A decisão do Resp 1.884.483 - PR (2020/0174039-6) proferida pela Terceira Turma do STJ, trouxe esclarecimentos sobre a restrição à locação por curto prazo em condomínios, consolidando o entendimento de que a convenção condominial pode estabelecer tais restrições, desde que devidamente justificadas e observadas as disposições legais aplicáveis. No entanto, é importante analisar cada caso individualmente, considerando os direitos dos proprietários e os interesses coletivos dos moradores. A busca por um equilíbrio entre esses interesses é fundamental para garantir a harmonia e a convivência pacífica nos condomínios residenciais.
CONCLUSÃO
Diante das recentes decisões sobre o tema em analise, Resp 1.819.075/RS proferida pela Quarta Turma do STJ e Resp 1.884.483 - PR (2020/0174039-6) proferida pela Terceira Turma do STJ, bem como das análises dos artigos 1.332, 1.333 e 1.344 do Código Civil de 2002, Lei 11.771/2008, Lei 8.245/91 (art. 48 da Lei de Locações). (CC/2002, arts. 70 a 78), Lei 4.591/64 e demais, pode-se concluir que a locação de imóveis pelo Airbnb em condomínios residenciais não é proibida de forma geral. No entanto, a permissão ou proibição dessa modalidade de aluguel dependerá das disposições da convenção condominial.
Caso a convenção estabeleça expressamente a destinação residencial das unidades, os proprietários não poderão utilizar o Airbnb para alugar seus imóveis.

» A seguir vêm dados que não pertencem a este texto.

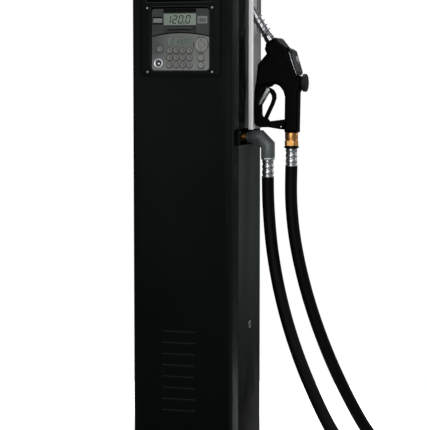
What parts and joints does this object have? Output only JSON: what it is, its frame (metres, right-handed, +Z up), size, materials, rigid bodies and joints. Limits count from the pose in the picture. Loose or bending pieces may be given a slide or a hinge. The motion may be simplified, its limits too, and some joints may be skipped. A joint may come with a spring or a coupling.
{
  "type": "fuel dispenser",
  "caption": "Slim column fuel dispenser with a hinged keypad door, pump set inside, nozzle hung in a side boot and a long hose coiled beside its base.",
  "frame": {"origin": "centre of the base plate's underside, on the floor", "axes": "+Z up, the keypad door faces -Y, the nozzle and its hose are on the +X side"},
  "size_m": [0.9617, 0.5056, 1.6],
  "materials": {
    "cabinet_black": "gloss powder coat",
    "door_black": "satin powder coat",
    "cover_grey": "satin powder coat",
    "zinc_steel": "zinc plated",
    "stainless": "fine brushed",
    "chrome": "polished",
    "brass": "machined",
    "cast_grey": "painted casting",
    "motor_paint": "semi-gloss paint",
    "filter_white": "gloss paint",
    "bezel_black": "fine texture",
    "nozzle_black": "satin vinyl",
    "dark_plastic": "fine texture",
    "header_gloss": "gloss",
    "fascia_grey": "matt film",
    "lcd_green": "display glass",
    "hose_rubber": "matt rubber",
    "board_green": "solder mask"
  },
  "bodies": {
    "root": {"base_plate": "zinc_steel", "base_frame": "door_black", "cabinet_body": "cabinet_black", "top_cap": "door_black", "side_cover": "cover_grey", "side_panel": "cabinet_black", "hinge_pin_upper": "zinc_steel", "nozzle_boot": "stainless", "spout_socket": "stainless", "electrics_box": "dark_plastic", "motor_housing": "motor_paint", "pump_body": "cast_grey", "suction_pipe": "zinc_steel", "filter_head": "cast_grey", "filter_cartridge": "filter_white", "meter_body": "cast_grey", "outlet_pipe": "zinc_steel", "outlet_nipple": "brass", "outlet_elbow": "cast_grey", "outlet_ferrule": "chrome", "hose_drop": "hose_rubber", "hose_coil": "hose_rubber", "hose_rise": "hose_rubber"},
    "door": {"front_door": "door_black", "console_frame": "bezel_black", "header_panel": "header_gloss", "display_fascia": "dark_plastic", "keypad_fascia": "fascia_grey", "lcd_main": "lcd_green", "key_reader": "stainless", "circuit_board": "board_green", "console_housing": "dark_plastic"},
    "lock": {"cam_lock": "chrome"},
    "rotor": {"drive_shaft": "zinc_steel"},
    "nozzle": {"nozzle_body": "nozzle_black", "nozzle_cover": "dark_plastic", "nozzle_spout": "chrome", "spout_spring": "chrome", "lever_guard": "nozzle_black", "nozzle_cap": "nozzle_black"},
    "lever": {"trigger_lever": "nozzle_black"},
    "latch": {"hold_open_latch": "zinc_steel"},
    "swivel": {"hose_swivel": "brass", "nozzle_ferrule": "chrome"},
    "b_key_01": {"key_01": "fascia_grey"},
    "b_key_02": {"key_02": "fascia_grey"},
    "b_key_03": {"key_03": "fascia_grey"},
    "b_key_04": {"key_04": "fascia_grey"},
    "b_key_05": {"key_05": "fascia_grey"},
    "b_key_06": {"key_06": "fascia_grey"},
    "b_key_07": {"key_07": "fascia_grey"},
    "b_key_08": {"key_08": "fascia_grey"},
    "b_key_09": {"key_09": "fascia_grey"},
    "b_key_10": {"key_10": "fascia_grey"},
    "b_key_11": {"key_11": "fascia_grey"},
    "b_key_12": {"key_12": "fascia_grey"},
    "b_key_left": {"key_left": "fascia_grey"},
    "b_key_enter": {"key_enter": "fascia_grey"},
    "b_key_clear": {"key_clear": "fascia_grey"},
    "b_nav_pad": {"nav_pad": "fascia_grey"}
  },
  "joints": [
    {"name": "door_hinge", "type": "hinge", "parent": "root", "child": "door", "pos_m": [-0.1455, -0.0855, 0.8], "axis": [0, 0, -1], "range_deg": [0, 110]},
    {"name": "lock_turn", "type": "hinge", "parent": "root", "child": "lock", "pos_m": [0.15, 0.0336, 0.453], "axis": [1, 0, 0], "range_deg": [0, 90]},
    {"name": "rotor_spin", "type": "hinge", "parent": "root", "child": "rotor", "pos_m": [0, 0.045, 0.3], "axis": [1, 0, 0], "continuous": true},
    {"name": "nozzle_lift", "type": "slide", "parent": "root", "child": "nozzle", "axis": [0.9404, 0, 0.3401], "range_m": [0, 0.12]},
    {"name": "trigger_squeeze", "type": "hinge", "parent": "nozzle", "child": "lever", "pos_m": [0.191, 0.052, 1.056], "axis": [0, 1, 0], "range_deg": [0, 16], "stiffness_Nm_per_rad": 3, "springref_deg": -11.46},
    {"name": "latch_swing", "type": "hinge", "parent": "lever", "child": "latch", "pos_m": [0.203, 0.052, 1.147], "axis": [0, 1, 0], "range_deg": [-25, 12], "stiffness_Nm_per_rad": 0.05},
    {"name": "swivel_turn", "type": "hinge", "parent": "nozzle", "child": "swivel", "pos_m": [0.2725, 0.052, 0.98], "axis": [0, 0, 1], "continuous": true},
    {"name": "key_01_press", "type": "slide", "parent": "door", "child": "b_key_01", "axis": [0, 1, 0], "range_m": [0, 0.0012], "stiffness_N_per_m": 400, "springref_m": -0.0005},
    {"name": "key_02_press", "type": "slide", "parent": "door", "child": "b_key_02", "axis": [0, 1, 0], "range_m": [0, 0.0012], "stiffness_N_per_m": 400, "springref_m": -0.0005},
    {"name": "key_03_press", "type": "slide", "parent": "door", "child": "b_key_03", "axis": [0, 1, 0], "range_m": [0, 0.0012], "stiffness_N_per_m": 400, "springref_m": -0.0005},
    {"name": "key_04_press", "type": "slide", "parent": "door", "child": "b_key_04", "axis": [0, 1, 0], "range_m": [0, 0.0012], "stiffness_N_per_m": 400, "springref_m": -0.0005},
    {"name": "key_05_press", "type": "slide", "parent": "door", "child": "b_key_05", "axis": [0, 1, 0], "range_m": [0, 0.0012], "stiffness_N_per_m": 400, "springref_m": -0.0005},
    {"name": "key_06_press", "type": "slide", "parent": "door", "child": "b_key_06", "axis": [0, 1, 0], "range_m": [0, 0.0012], "stiffness_N_per_m": 400, "springref_m": -0.0005},
    {"name": "key_07_press", "type": "slide", "parent": "door", "child": "b_key_07", "axis": [0, 1, 0], "range_m": [0, 0.0012], "stiffness_N_per_m": 400, "springref_m": -0.0005},
    {"name": "key_08_press", "type": "slide", "parent": "door", "child": "b_key_08", "axis": [0, 1, 0], "range_m": [0, 0.0012], "stiffness_N_per_m": 400, "springref_m": -0.0005},
    {"name": "key_09_press", "type": "slide", "parent": "door", "child": "b_key_09", "axis": [0, 1, 0], "range_m": [0, 0.0012], "stiffness_N_per_m": 400, "springref_m": -0.0005},
    {"name": "key_10_press", "type": "slide", "parent": "door", "child": "b_key_10", "axis": [0, 1, 0], "range_m": [0, 0.0012], "stiffness_N_per_m": 400, "springref_m": -0.0005},
    {"name": "key_11_press", "type": "slide", "parent": "door", "child": "b_key_11", "axis": [0, 1, 0], "range_m": [0, 0.0012], "stiffness_N_per_m": 400, "springref_m": -0.0005},
    {"name": "key_12_press", "type": "slide", "parent": "door", "child": "b_key_12", "axis": [0, 1, 0], "range_m": [0, 0.0012], "stiffness_N_per_m": 400, "springref_m": -0.0005},
    {"name": "key_left_press", "type": "slide", "parent": "door", "child": "b_key_left", "axis": [0, 1, 0], "range_m": [0, 0.0012], "stiffness_N_per_m": 400, "springref_m": -0.0005},
    {"name": "key_enter_press", "type": "slide", "parent": "door", "child": "b_key_enter", "axis": [0, 1, 0], "range_m": [0, 0.0012], "stiffness_N_per_m": 400, "springref_m": -0.0005},
    {"name": "key_clear_press", "type": "slide", "parent": "door", "child": "b_key_clear", "axis": [0, 1, 0], "range_m": [0, 0.0012], "stiffness_N_per_m": 400, "springref_m": -0.0005},
    {"name": "nav_pad_press", "type": "slide", "parent": "door", "child": "b_nav_pad", "axis": [0, 1, 0], "range_m": [0, 0.0012], "stiffness_N_per_m": 400, "springref_m": -0.0005}
  ]
}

Por outro lado, se a convenção permitir essa modalidade de locação, os proprietários poderão exercê-la.
Podendo por decisão de Assembleia de moradores, através de quórum qualificado de 2/3 (Resp 1.819.075/RS), estabelecer a possibilidade de permissão de locação, e/ou restrição e seus respectivos prazos.
Nota
Art. 48 da lei 8.245/91 - Art. 48. Considera - se locação para temporada aquela destinada à residência temporária do locatário, para prática de lazer, realização de cursos, tratamento de saúde, feitura de obras em seu imóvel, e outros fatos que decorrem tão-somente de determinado tempo, e contratada por prazo não superior a noventa dias, esteja ou não mobiliado o imóvel.